Suena fatal, casi tanto como lo de hacer una rellamada, que a veces se escucha con estupor mientras quien lo dice y su interlocutor, en general personajes sabihondos y respondones, lo asimilan perfectamente como una palabreja más que añadir a su diccionario guay poblado de todo ese tipo de barbarismos y pedruscos que confieren gran libertad a sus usuarios. «Lo importante es entenderse, ¿no?», justifican lamentablemente atentando contra la lengua de Cervantes que todavía hoy prestigia a los españoles por casi todo el universo. Ejemplos de ramplonería entusiasta como este se pueden enumerar por docenas, el culto a la mediocridad es una religión cada vez con más adeptos. Pero no sigo, ya es suficiente, los silencios son a veces igual de armoniosos y elocuentes en el lenguaje escrito que en los pentagramas si se manifiestan en el momento preciso.
El caso es que entre réplicas y contrarréplicas el verano toca a su fin y nos guste o no volvemos a nuestras ocupaciones habituales, que para los más privilegiados consiste en iniciar un nuevo curso escolar con envidiables paréntesis vacacionales, para otros en estrenar el nuevo año judicial, tal vez monótono y escaso de expectativas y, para la mayoría, en un desembarco forzoso en la rutina, sin olvidar que el nacimiento del otoño nos va sumiendo a todos en la melancolía de aceptar que cada vez los días son más cortos y la existencia, durante varios meses luminosa, se irá plegando paulatinamente a las oscuridades del intramuros.
Curiosamente, con todo lo rico que es nuestro vocabulario, resulta que este momento de postrimería estival solo tiene significado pleno en la rentrée tan adecuadamente utilizada por los franceses. Reentremos, entonces, con permiso momentáneo de la RAE, en nuestro pequeño universo individual, con el mejor talante posible y actitud generosa, interpretando las malas noticias como simplemente regulares, en la confianza de haberlas entendido mal o pensando que el demiurgo tendrá a bien dar mañana unos magnánimos brochazos en blanco sobre lo que hoy es gris oscuro.

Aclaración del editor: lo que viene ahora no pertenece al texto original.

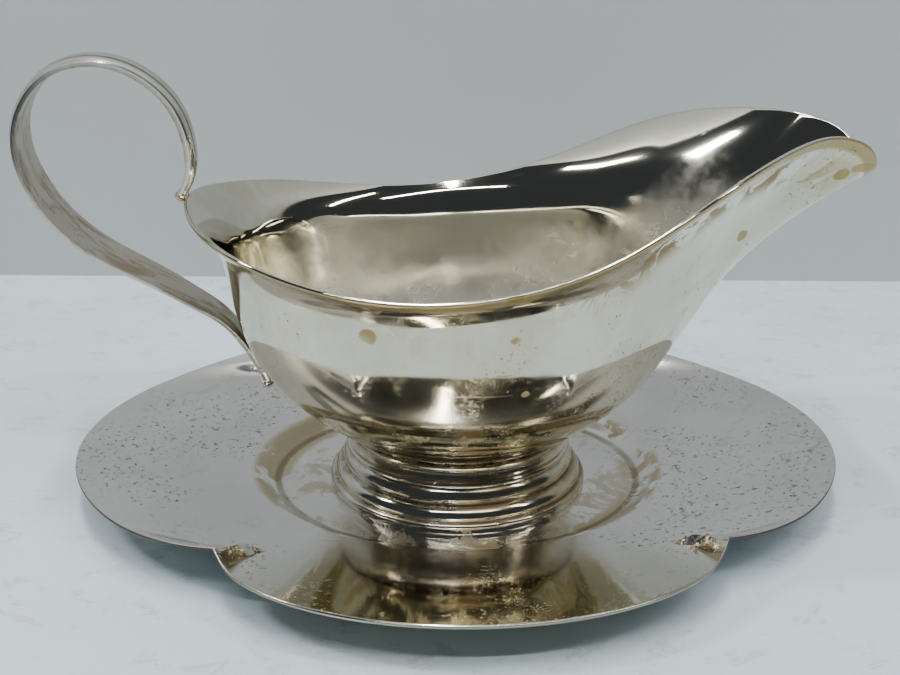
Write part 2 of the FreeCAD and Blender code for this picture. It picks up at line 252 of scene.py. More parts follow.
class Nodes:
    """Short way to write a material's node tree."""

    def __init__(self, name):
        self.material = bpy.data.materials.new(name)
        self.material.use_nodes = True
        self.tree = self.material.node_tree
        self.shader = self.tree.nodes["Principled BSDF"]

    def add(self, kind, **settings):
        node = self.tree.nodes.new(kind)
        for key, value in settings.items():
            setattr(node, key, value)
        return node

    def feed(self, socket, value):
        if isinstance(value, bpy.types.NodeSocket):
            self.tree.links.new(value, socket)
        else:
            socket.default_value = value

    def place(self, scale=(1, 1, 1), shift=(0, 0, 0), turn=(0, 0, 0)):
        """Points in metres in the object's own frame, stretched, moved and turned."""
        mapping = self.add("ShaderNodeMapping")
        source = self.add("ShaderNodeTexCoord").outputs["Object"]
        self.tree.links.new(source, mapping.inputs["Vector"])
        mapping.inputs["Scale"].default_value = scale
        mapping.inputs["Location"].default_value = shift
        mapping.inputs["Rotation"].default_value = turn
        return mapping.outputs["Vector"]

    def noise(self, scale, detail=4.0, rough=0.6, at=None, warp=0.0):
        node = self.add("ShaderNodeTexNoise")
        node.inputs["Scale"].default_value = scale
        node.inputs["Detail"].default_value = detail
        node.inputs["Roughness"].default_value = rough
        node.inputs["Distortion"].default_value = warp
        self.tree.links.new(at or self.place(), node.inputs["Vector"])
        return node.outputs["Fac"]

    def cells(self, scale, at=None):
        node = self.add("ShaderNodeTexVoronoi")
        node.inputs["Scale"].default_value = scale
        self.tree.links.new(at or self.place(), node.inputs["Vector"])
        return node.outputs["Distance"]

    def math(self, kind, first, second=0.0):
        node = self.add("ShaderNodeMath", operation=kind)
        self.feed(node.inputs[0], first)
        self.feed(node.inputs[1], second)
        return node.outputs[0]

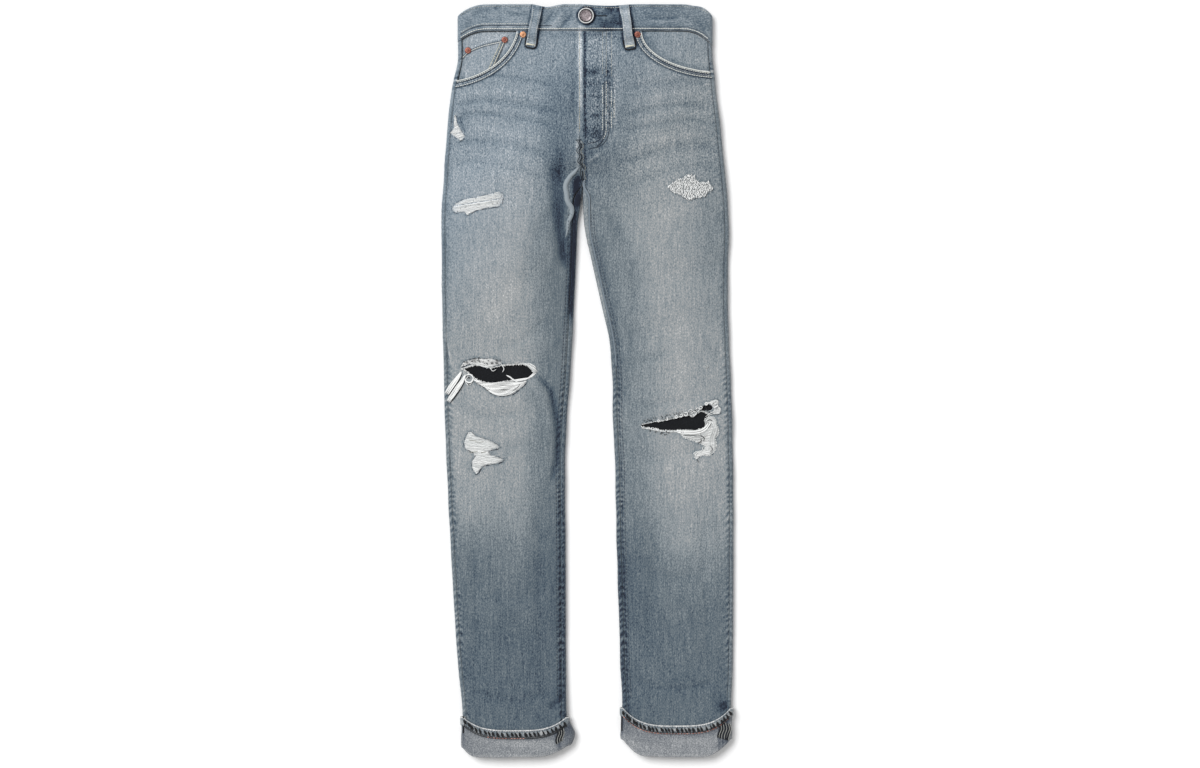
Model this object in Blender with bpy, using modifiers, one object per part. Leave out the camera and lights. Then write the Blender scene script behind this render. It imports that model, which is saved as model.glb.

Toda esta inflamada invitación al optimismo puede que tenga que ver con el hecho de que mi subconsciente ha sucumbido esta tarde a la credulidad sobre los habituales artículos que nos informan de los numerosos descubrimientos de científicos y alquimistas sobre las incalculables posibilidades de que el hombre prolongue su vida hasta todavía no se sabe cuándo, pero desde luego muchísimo, en cualquier caso muy numerosos los años de propina sobre la esperanza de vida actual si sabemos administrarnos con ponderación y unas copitas de vino. Todo muy numeroso, lo cuantitativo prevalece sobre lo cualitativo. En Japón, se me ocurre, un largo experimento con los ratones afectados por amigdalitis y afonía podría permitir perfeccionar un medicamento que mezclado con unas gotas de sirope y orina hervida de jirafa lograría alargar la existencia 4.83 años, casi tantos como casualmente se han podido conocer las bondades de desayunar tres nueces en días alternos antes de hacer doce abdominales y leer un pasaje del Deuteronomio, y parecidos a las recomendaciones de reputados nutricionistas sobre la conveniencia de evitar el perejil, la nuez moscada y el azafrán si uno tiene un problema de artrosis, para ser sustituidos por infusiones de hoja de abedul bebidas con los ojos puestos en los confines del cielo estrellado.
Pues no, me he equivocado de punta a cabo, no quiero que prevalezca lo cuantitativo ni ser un nuevo Matusalén, cuerpo y mente deben ir degradándose de forma pareja y en tiempo oportuno, malo sería tener la energía de un campeón olímpico o de un Alcaraz mientras las neuronas confunden raqueta con tenedor. ¿Para qué continuar en este maravilloso mundo todo lo que se pueda si de felicidad ya hemos disfrutado hasta la saciedad? Ahora que ya está el género masculino desengañado con elixires milagrosos contra la cruel calvicie, resulta que nos ofrecen un tique para la eternidad a pagar en cómodos plazos, ignorando que para la mayoría de los humanos los años agotan las espaldas con tanto peso acumulado y los sarpullidos del escepticismo no se combaten ni con el ibuprofeno. Además, si somos honestos debemos admitir que los ciudadanos corrientes no tenemos nada que ofrecer a nuestros congéneres que no sean palabras animosas y recomendaciones pedantes, solo de esa manera nos sentimos circunstancialmente superiores.
Definitivamente, acepto que el optimismo pasajero de hace un rato debo atribuirlo a la compañía de mi pequeña nieta, mientras siga a mi lado pensaré que mi futura rentrée en esa parcela bajo tierra situada en una esquina del más allá me aliviará con el descanso eterno.